Dodged House
The Dodged House is an additional contribution to the historical Mouraria neighbourhood. Negotiating with local post-colonial history, modernism and a generally dense and complex background, the Dodged House is an attempt to link the idea of a poetic and domestic inhabitation machine with a wider physical and cultural context.
The Dodged House is a modest contribution to the practice of inhabitation. It is a double exercise of designing and inhabiting within an existing and strong historical urban fabric. Within a small plot (around 40 m2 ground floor, 94 m2 in total) the Dodged house has privileged a strong section and a contemplative void, proposing a diversity of interior-exterior spaces extending into a courtyard.
The project responds to a complexity of functional requirements that has turned the house into a “machine à habiter”, playing quite deliberately and strongly with the history of modernism and its inhabitable typologies.
The house is quite a simple and readable project. Complex in its inscription into the urban fabric and historical context, it is nevertheless quite straightforward in its way to occupy space and distribute the program in a small plot.
As its names indicates, the Dodged House makes an attempt to elude, to trick an actual state of a certain architecture in Lisbon.

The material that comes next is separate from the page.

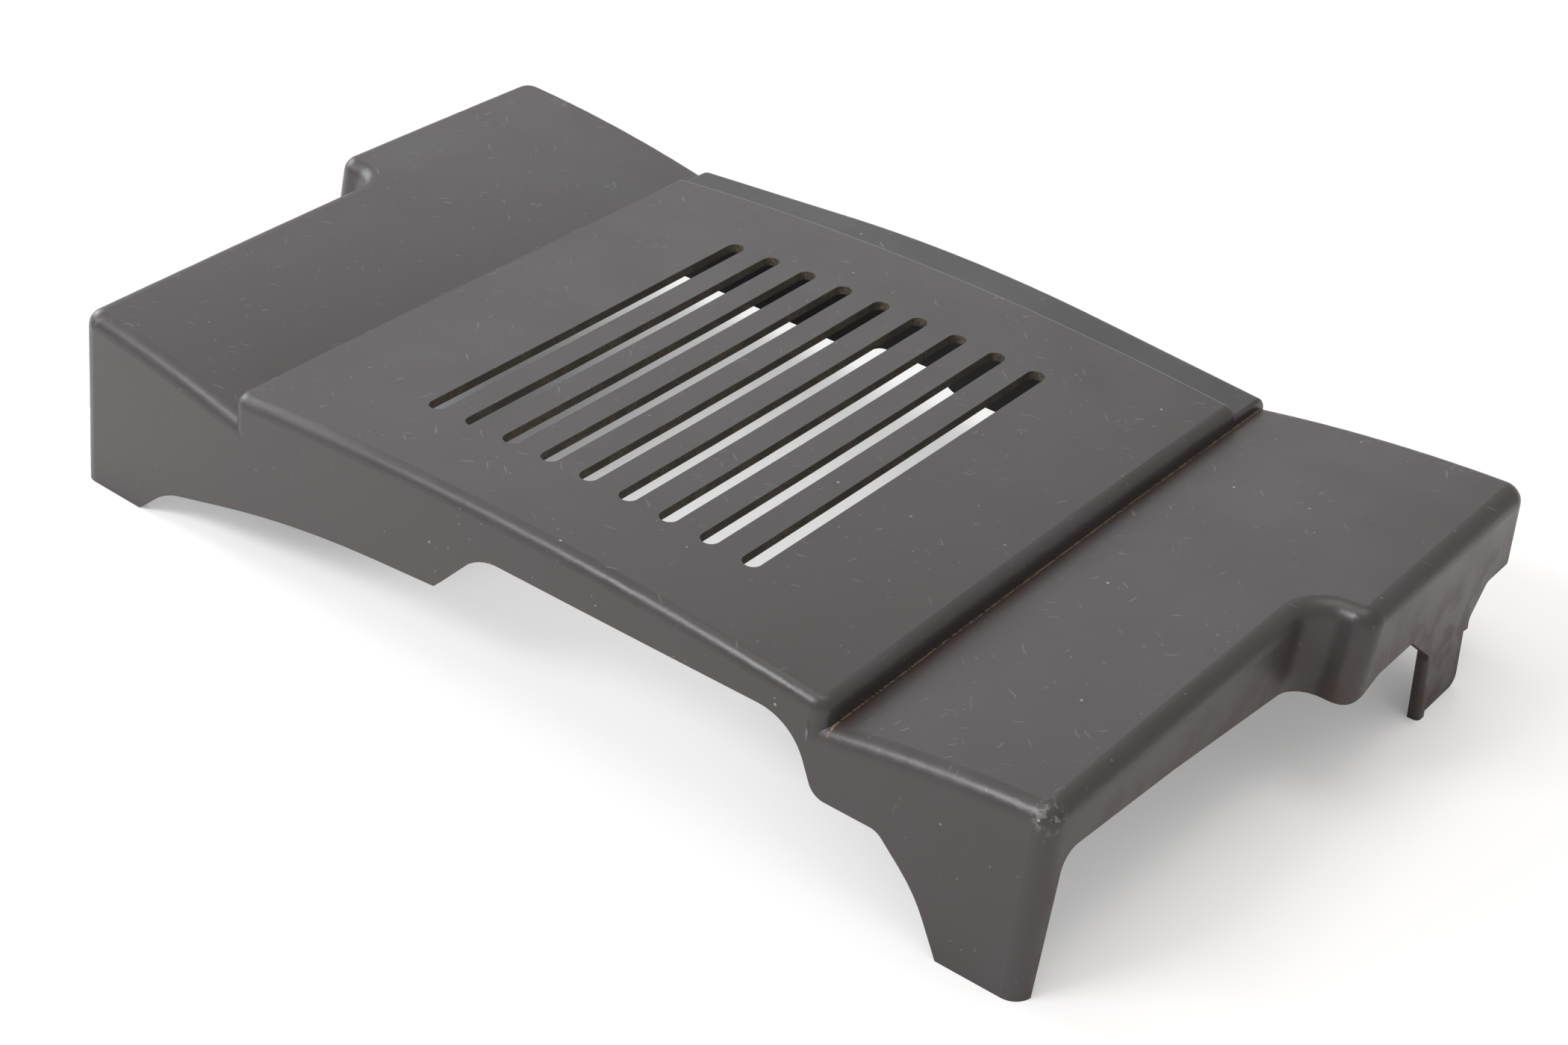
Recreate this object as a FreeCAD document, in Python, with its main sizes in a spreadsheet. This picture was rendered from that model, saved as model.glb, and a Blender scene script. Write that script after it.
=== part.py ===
"""Engine cover: one thin moulded shell with a raised, slotted centre panel."""

import FreeCAD, Part
import math
import os

import Sketcher

Vector = FreeCAD.Vector

# Driving sizes in millimetres (angles in degrees)
SIZES = {
    # plan of the shell
    "front_half_width": 256.0,
    "end_flare": 1.9,
    "ear_overhang": 24.8,
    "depth": 310.5,
    "front_bow": 2.0,
    "ear_depth": 134.2,
    "origin_depth": 152.7,
    # lean of the skirts, measured at the ground against the top
    "front_lean": 7.5,
    "ear_front_lean": 18.0,
    "rear_lean": 3.5,
    "end_lean": 0.2,
    "plan_top": 80.0,
    # the vertical corner between front skirt and ear
    "step_inner_corner": 12.0,
    # wall and roundings
    "wall": 4.0,
    "top_rounding": 7.5,
    "panel_rounding": 6.0,
    "strip_side_rounding": 2.0,
    "panel_rear_rounding": 0.8,
    # wings: heights of the crowned top across the part
    "wing_root": 120.0,
    "wing_root_height": 63.2,
    "wing_middle": 215.0,
    "wing_middle_height": 80.6,
    "wing_tip_reach": 9.3,
    "wing_tip_height": 85.6,
    "wing_front_drop": 2.5,
    "wing_rear_drop": 0.6,
    # raised panel and the lower strip behind it
    "panel_half_width": 158.5,
    "strip_depth": 26.5,
    "panel_front_height": 87.8,
    "panel_middle_height": 86.6,
    "panel_rear_height": 88.9,
    "panel_front_side": 79.0,
    "panel_middle_side": 80.9,
    "panel_rear_side": 80.0,
    "strip_ridge_height": 89.3,
    "strip_side_height": 76.2,
    "strip_crown_rounding": 870.0,
    # vent slots
    "slot_count": 9,
    "slot_pitch": 21.0,
    "slot_width": 8.4,
    "slot_front": 42.5,
    "slot_rear_margin": 41.0,
    "slot_cut_depth": 24.0,
    # front opening from the left foot to the right one: places from the middle and heights
    "front_cut_depth": 56.0,
    "left_foot_inner": 217.1,
    "arch_start": 199.6,
    "arch_start_height": 14.7,
    "arch_start_rounding": 40.0,
    "arch_middle": 117.6,
    "arch_middle_height": 35.8,
    "arch_rounding": 560.0,
    "tip": 36.1,
    "tip_height": 42.4,
    "tip_rounding": 2.0,
    "opening_left": 13.2,
    "opening_left_height": 66.1,
    "opening_right": 143.8,
    "opening_right_height": 67.3,
    "opening_rounding": 25.0,
    "shoulder_left": 157.2,
    "shoulder_right": 186.5,
    "shoulder_height": 40.5,
    "shoulder_rounding": 8.5,
    "leg_waist": 206.0,
    "leg_waist_height": 23.5,
    "leg_waist_rounding": 60.0,
    "right_foot_inner": 219.1,
    # end openings from the front leg to the rear corner: places along the depth and heights
    "end_cut_reach": 50.0,
    "front_leg_rear": -0.4,
    "end_crown": 9.7,
    "end_crown_height": 61.1,
    "end_crown_rounding": 9.0,
    "end_bend": 80.0,
    "end_bend_height": 56.4,
    "end_bend_rounding": 150.0,
    "ear_foot_setback": 5.3,
    "ear_foot_height": 47.0,
    "ear_foot_rounding": 10.0,
    "ear_bottom_start": 13.7,
    "ear_bottom_end": 20.5,
    "ear_bottom": 53.3,
    "ear_bottom_rounding": 12.0,
    "ear_apex_rounding": 4.0,
    "rear_corner_bottom": 48.6,
    "rear_corner_start": 11.0,
    # rear legs
    "rear_leg_setback": 72.0,
    "rear_leg_width": 36.0,
    "rear_leg_spread": 4.5,
    "rear_leg_shoulder": 36.0,
    "rear_leg_lip": 5.0,
    "rear_leg_thickness": 5.0,
    "leg_front_rounding": 2.5,
    "rear_foot_rounding": 5.0,
    "leg_edge_rounding": 3.0,
    "leg_root_rounding": 5.0,
    "leg_recess": 1.4,
    "leg_recess_slope": 7.0,
    # rear skirt outline
    "rear_cut_depth": 40.0,
    "rear_skirt_half_width": 190.0,
    "rear_skirt_slope": 18.0,
    "rear_skirt_bottom": 11.0,
    "rear_skirt_rounding": 10.0,
    "rear_notch_centre": -31.0,
    "rear_notch_width": 58.0,
    "rear_notch_slope": 14.0,
    "rear_notch_height": 19.2,
    "rear_notch_rounding": 12.0,
}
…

The crisis that hit Portugal in 2008 produced an incredible density of abandoned spaces. Porto and Lisbon offered a charming landscape of ruins and closed buildings. Since then, the two cities have renewed their historical centers and a good quantity of these abandoned houses have been renovated with a general undeniable quality, through a sensitive and cultivated approach.

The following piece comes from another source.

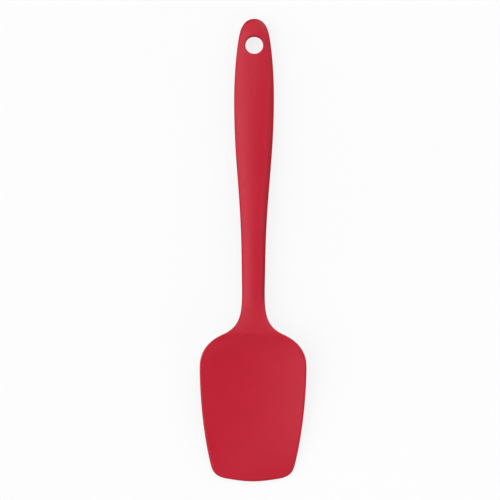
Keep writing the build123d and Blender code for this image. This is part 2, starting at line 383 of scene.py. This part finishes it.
def height(across, place, side):
    """Height of the front surface (side 1) or the back surface (side -1) over points inside the outline."""
    place = np.clip(place, least_step, tool_length - least_step)
    half_width, widening = outline_at(place)
    front, back, rim = profile(place)

    # The section fades into a round nose at both ends of the tool
    rounding = rim_thickness / 2
    from_end = np.clip(np.minimum(place, tool_length - place) / rounding, 0.0, 1.0)
    fade = np.sqrt(1 - (1 - from_end) ** 2)
    handle_share = ease((place - brow_place) / neck_length)
    axis = (front + back) / 2
    rim_half = rounding + (handle_rim_thickness / 2 - rounding) * handle_share
    rim_half += (rounding - rim_half) * ease((place - hole_place) / hole_from_end)
    front, back, rim = (axis + (level - axis) * fade for level in (front, back, rim))
    rim_half = rim_half * fade
    rim_levels = {1: rim + rim_half, -1: rim - rim_half}
    face_levels = {1: front, -1: back}

    # The faces end short of the outline by the rim's reach, which is limited where they arrive steeply
    fullness = blade_fullness_share + (handle_fullness_share - blade_fullness_share) * handle_share
    rim_rounding = rounding + (handle_rim_round - rounding) * handle_share
    reach = np.minimum(widest_reach_share * half_width, rim_rounding * np.sqrt(1 + widening**2))
    for way in (1, -1):
        rise = way * (face_levels[way] - rim_levels[way])
        steepness = 4 / 3 * rise / ((1 - fullness) * (half_width - reach / 2))
        limit = steepest_lead_share * rim_half / np.maximum(steepness, least_step)
        reach = np.where(steepness > 0, np.minimum(reach, limit), reach)
    corner = half_width - reach

    # Over a face, u runs from 0 on the centre line to 1 at the corner
    share = np.clip(np.abs(across) / corner, 0.0, 1.0)
    linear, cubed = 3 * (1 + fullness) / 4, (1 - 3 * fullness) / 4
    u = share.copy()
    for _ in range(refinements):
        u -= (u * (linear + cubed * u * u) - share) / (linear + 3 * cubed * u * u)
    over_face = face_levels[side] + (rim_levels[side] - face_levels[side]) * u * u

    # Over the rim, t runs from 0 at the corner to 0.5 on the outline. It leaves both faces along their slope
    past_corner = np.clip((np.abs(across) - corner) / reach, 0.0, 1.0)
    t = (1 - np.sqrt(1 - past_corner)) / 2
    lead = 4 / 3 * reach / (corner * (1 - fullness))
    leads = {}
    for way in (1, -1):
        pull = (4 * face_levels[way] - rim_levels[way]) / 3
        leads[way] = rim_levels[way] + lead * (rim_levels[way] - pull)
    near = rim_levels[side] * (1 - t) ** 3 + leads[side] * 3 * t * (1 - t) ** 2
    far = leads[-side] * 3 * t**2 * (1 - t) + rim_levels[-side] * t**3
    return np.where(np.abs(across) > corner, near + far, over_face)


def outline_points():
    """Points of the right half of the outline from tip to end, with their outward directions."""
    points, outward = [], []
    for arc, divisions in zip(body_arcs, stretch_divisions):
        fine = np.linspace(0.0, 1.0, outline_fineness * divisions + 1)
        run = along_arc(arc, fine)[0]
        length = np.concatenate(([0.0], np.cumsum(np.linalg.norm(np.diff(run, axis=0), axis=1))))
        even = np.interp(np.linspace(0.0, length[-1], divisions + 1), length, fine)
        point, rate = along_arc(arc, even)
        rate /= np.linalg.norm(rate, axis=1)[:, None]

        # The last point of a stretch is the first of the next
        used = len(point) if arc is body_arcs[-1] else len(point) - 1
        points.append(point[:used])
        outward.append(np.stack((rate[:, 1], -rate[:, 0]), axis=1)[:used])
    return np.concatenate(points), np.concatenate(outward)


def round_loop(half):
    """The whole outline as a loop that starts at the grid's lower left corner, from its right half."""
    mirrored = half * (-1, 1)
    return np.concatenate((mirrored[tip_half_columns:0:-1], half, mirrored[-2:tip_half_columns:-1]))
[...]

This context was featured by numerous opaque facades, hiding the interiors as if the life of those buildings had disappeared or was in a frozen state, waiting for better times to open the windows again and let the sunshine in. Streets with no windows, faces without eyes.
The Dodged House emerges from this background in the heart of the Mouraria, a multi-cultural neighborhood.

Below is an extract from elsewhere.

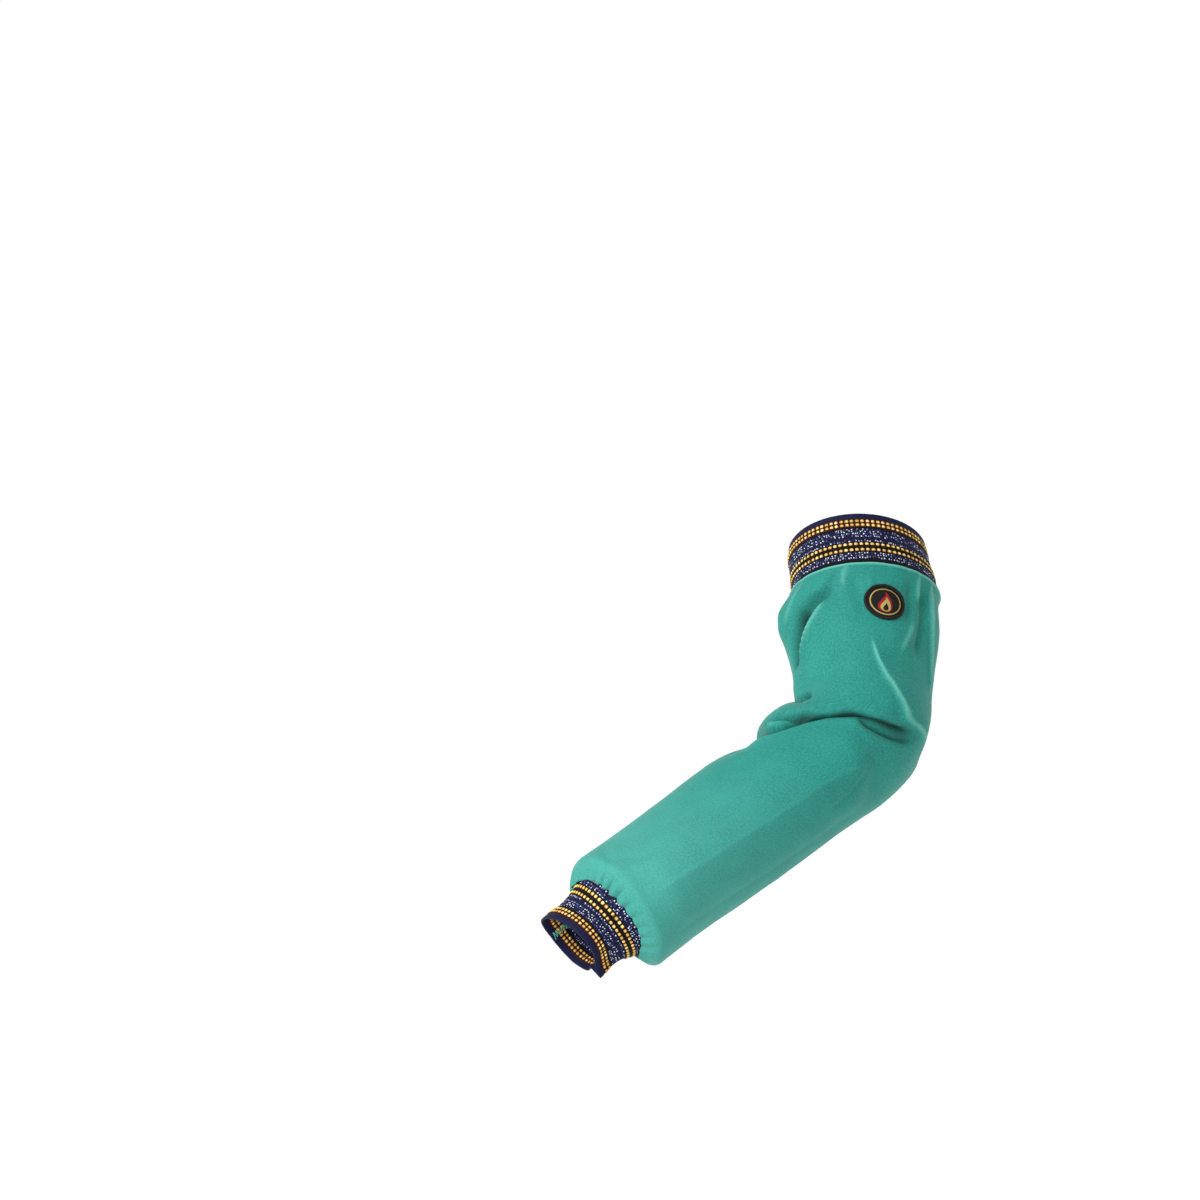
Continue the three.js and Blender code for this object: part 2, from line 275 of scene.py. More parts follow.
# around in degrees, at, then the lip's height and width, the crease's depth and width, and how far
# the lip slides over it, as shares of the mean radius
creaseRows = [
    (-180, 1.18, 0.03, 0.30, 0.03, 0.12, 0),
    (-120, 1.25, 0.07, 0.26, 0.12, 0.12, 0.04),
    (-85, 1.265, 0.065, 0.31, 0.17, 0.10, 0.01),
    (-62, 1.27, 0.08, 0.31, 0.18, 0.08, 0.02),
    (-42, 1.27, 0.09, 0.27, 0.20, 0.06, 0.05),
    (-30, 1.24, 0.10, 0.22, 0.18, 0.05, 0.08),
    (-18, 1.155, 0.07, 0.20, 0.19, 0.05, 0.12),
    (-10, 1.105, 0.055, 0.20, 0.19, 0.045, 0.13),
    (5, 1.045, 0.045, 0.22, 0.18, 0.045, 0.12),
    (18, 1.021, 0.045, 0.22, 0.16, 0.04, 0.12),
    (34, 1.006, 0.045, 0.20, 0.13, 0.04, 0.09),
    (46, 0.997, 0.04, 0.18, 0.08, 0.04, 0.05),
    (56, 0.992, 0.03, 0.18, 0.03, 0.05, 0.01),
    (68, 0.99, 0.02, 0.18, 0, 0.08, 0),
    (85, 1.0, 0.01, 0.20, 0, 0.10, 0),
    (105, 1.01, 0, 0.20, 0, 0.12, 0),
    (150, 1.1, 0, 0.30, 0, 0.12, 0),
    (180, 1.18, 0.03, 0.30, 0.03, 0.12, 0),
]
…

The project pays a double tribute. On one hand to Irving Gill’s architecture. The very particular modernity that he established as the basis of his practice seems to echo the Portuguese context. On the other hand, as a trace of the time in which the project was developed. It has preferred to keep its eyes closed, and opaque façade and it has bet on less marketable features: space, void, interior volume, refusing efficiency of land use.
The house is modest in all its aspects and is built with very simple and low-cost materials in general, with the exception of a generous pivot window, developed specifically.
Within a interiorly visible concrete spaceframe, breeze blocks elevate to close the building. In a reversed terraced vertical section, the slabs are supported by the concrete structure, wall to wall bearing. The floors are sealed with interior glazing, overlooking at the full 12 meters void section.
Slabs are left visible, sanded to bring out the concrete aggregates. The 3 stacked rooms are conceived as semi-autonomous cells, with an exposed technical materiality of pipes and furniture elements. All rooms are “ended” with a versatile marble (estremoz rosa) table. The courtyard extends the omnipresent Portuguese “calçada”, acknowledging that the house is part of the city. The rooms are dimensioned carefully given their modest size, including 3-layer pine panels closet in every floor and a series of metal elements that accompany everyday gestures.
Both facades are treated with an Italian roughcast that reacts strongly to the light, one of the most important materials and features of the house.